We look at each other, like hares in headlights.
Then Daddy says, “Come on, guys. He was euthanized, there’s no way . . .” But then he remembers tying up Bushington in the office and coming back to find Bushington’d Houdinied his way out. But faking a hypodermic needle? It seemed impossible . . But it is Bushington.
So the family talks about it and we decide to go back to the vet. The secretary is nice. Her name’s Barbara. We ask her to go through each step of euthanasia or euthanasing, or whatever it’s called. She smiles, sighes, and tells us the process. She says we’ll need hugs afterwards.
The secretary says (not verbatim) Initially, the family is consulted and the dog’s vitals (breathing, heart rate, joint movement, etc.) is examined. Then, the owner(s) are given the diagnosis(es), and asked to make a decision (and given as much time as desired). Then, if the decision is made to do surgery, I schedule the surgery. If the decision is made to give the animal prescriptions, prescriptions are given and available at normal pharmacies (like Walmart). If the decision is made to euthanize, the family is asked if they want to be in the room or not (which is respected), the needle is prepared, the animal’s skin is cleaned, the family is told the shot will be given, and the shot is administered.
The family is then given time to cry/grieve, etc. The animal corpse is then shipped to “Rainbow Bridge Crematorium,” through registered mail.
“Registered mail, but that means . . .”
“Please let me finish, Sir,” the secretary says.
She says “Rainbow Bridge Crematorium” then puts the remains of a group of dogs into the Furnace or puts the dogs individually into the Furnace, depending on the owners’ wishes. Then, the grouped dogs (the dogs cremated together) are buried in Pooch Cemetery by “Rainbow Bridge Crematorium,” or the ashes are shipped back to us in an urn through registered mail. In your case, Bushington’s ashes were put in an urn. Everything went according to plan until the United States Post Office , due to budget cuts, lost Bushington’s ashes or temporarily misplaced them (that’s how they prefer to say it). So, unless a dog that looks exactly like Bushington was euthanized here, cremated there, or somehow came back to life, he’s dead, just lost in the mail.

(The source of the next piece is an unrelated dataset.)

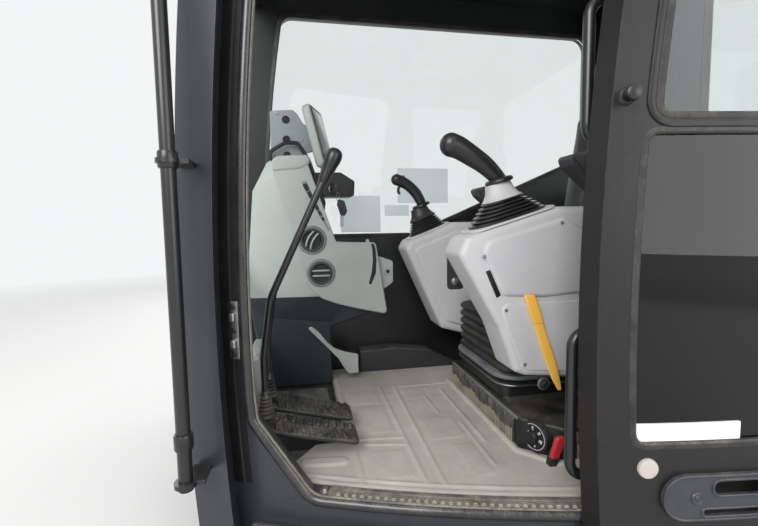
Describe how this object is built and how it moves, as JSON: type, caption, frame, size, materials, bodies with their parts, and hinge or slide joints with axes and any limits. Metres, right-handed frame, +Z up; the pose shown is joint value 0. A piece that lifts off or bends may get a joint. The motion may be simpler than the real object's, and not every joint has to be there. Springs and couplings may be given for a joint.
{
  "type": "excavator operator cab",
  "caption": "Operator cab of a crawler excavator: glazed steel cell, sliding convex side door standing open, sprung seat between side consoles with sticks, travel levers and pedals.",
  "frame": {"origin": "centre of the four cab mounting bolts, on the underside of the floor frame", "axes": "+X is the machine's front, +Y its left side with the door, +Z up"},
  "size_m": [1.6504, 1.1829, 1.7343],
  "materials": {
    "cab_paint": "dark grey semi-gloss cab paint",
    "door_paint": "dark grey semi-gloss door paint",
    "clear_glass": "clear safety glass",
    "tinted_glass": "dark tinted safety glass",
    "seal_rubber": "grey sponge rubber",
    "rail_steel": "worn zinc-plated steel",
    "mat_rubber": "dusty grey moulded rubber",
    "frame_black": "black powder coat",
    "seat_fabric": "black woven seat cloth",
    "console_light": "light grey grained plastic",
    "console_dark": "blue-grey grained plastic",
    "console_green": "pale green-grey grained plastic",
    "grip_plastic": "dark grey grip plastic",
    "pedal_rubber": "black ribbed rubber",
    "lever_yellow": "yellow paint",
    "release_red": "red plastic"
  },
  "bodies": {
    "cab": {"floor_frame": "cab_paint", "sill_left": "cab_paint", "roof_rail_left": "cab_paint", "b_pillar_left": "cab_paint", "rear_quarter_left": "cab_paint", "a_pillar_left": "cab_paint", "side_panel_right": "cab_paint", "a_pillar_right": "cab_paint", "window_frame_right": "cab_paint", "rear_quarter_right": "cab_paint", "rear_wall": "cab_paint", "front_beam": "cab_paint", "front_header": "cab_paint", "windscreen_bar": "cab_paint", "roof_panel": "cab_paint", "handrail": "cab_paint", "grab_rail_upper": "cab_paint", "grab_rail_lower": "cab_paint", "quarter_glass_left": "clear_glass", "right_glass": "clear_glass", "rear_glass": "clear_glass", "windscreen_upper": "clear_glass", "windscreen_lower": "clear_glass", "door_seal": "seal_rubber", "door_rail_upper": "rail_steel", "door_rail_lower": "rail_steel", "seat_rails": "rail_steel", "latch_striker": "rail_steel", "floor_mat": "mat_rubber", "seat_riser": "frame_black", "switch_box": "frame_black", "seat_release": "release_red", "rear_shelf": "console_dark", "front_console": "console_green", "monitor": "console_green", "travel_lever_left": "grip_plastic", "travel_lever_right": "grip_plastic", "vent_rings": "grip_plastic", "console_lead": "grip_plastic", "pedal_left": "pedal_rubber", "pedal_right": "pedal_rubber"},
    "door": {"door_frame": "door_paint", "door_glass_upper": "clear_glass", "door_glass_lower": "tinted_glass", "door_rollers": "rail_steel", "door_handle": "door_paint"},
    "seat": {"seat_suspension": "frame_black", "seat_cushion": "seat_fabric", "seat_frame": "frame_black", "console_brackets": "frame_black", "left_console": "console_light", "right_console": "console_dark", "armrests": "console_dark", "stick_left": "grip_plastic", "stick_right": "grip_plastic", "lock_lever": "lever_yellow"},
    "seatback": {"seat_back": "seat_fabric", "headrest": "seat_fabric"},
    "hatch": {"roof_hatch": "cab_paint"}
  },
  "joints": [
    {"name": "door_slide", "type": "hinge", "parent": "cab", "child": "door", "pos_m": [-0.72, -2.405, 0], "axis": [0, 0, -1], "range_deg": [0, 13.45]},
    {"name": "hatch_lift", "type": "hinge", "parent": "cab", "child": "hatch", "pos_m": [-0.106, 0, 1.7223], "axis": [0, -1, 0], "range_deg": [0, 75]},
    {"name": "seat_slide", "type": "slide", "parent": "cab", "child": "seat", "axis": [1, 0, 0], "range_m": [-0.08, 0.08]},
    {"name": "back_recline", "type": "hinge", "parent": "seat", "child": "seatback", "pos_m": [-0.5, 0.11, 0.52], "axis": [0, -1, 0], "range_deg": [-10, 8]}
  ]
}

With any other dog, our family would have accepted that, but this is Bushington, so we start driving to the United States Post Office.
We arrive and the line, with social distancing, is five blocks. Budget cuts. The secretary gave us Bushington’s Tracking Number, though. So, we wait, talk, hug, but keep track of this number. A snail traveling across a fish tank would go faster than this line. Then, Bob tells us he needs the restroom. Great. So, since he only has to pee, we decide he should go behind a few trees.
We get to the front of the line. There’s an elderly white man who’s balding behind the counter. The old man asks how he can help us.
Daddy tells him the United States Postal Service has lost Bushington’s ashes, gives the old man the tracking number, and Daddy asks him to find Bushington. The old man laughs:
“I’m the only one working here. The other employees were laid off and you think I can find . . .? Wow!” the old man says.
Our family looks at each other. We spent three hours waiting for this.
“So, there’s no way to track this package or find it?” Daddy asks.
The old man sighs and says, “Well, there was before the budget cuts from the government. I mean if you want, I can put in a search request, but with how things are going, that’ll take at least six months.”
Mommy and Daddy fill out the forms, which takes half-an-hour, and we leave. We’ll just have to wait. But Bob still remembers what he saw from the corner of his eye and it wasn’t a squirrel.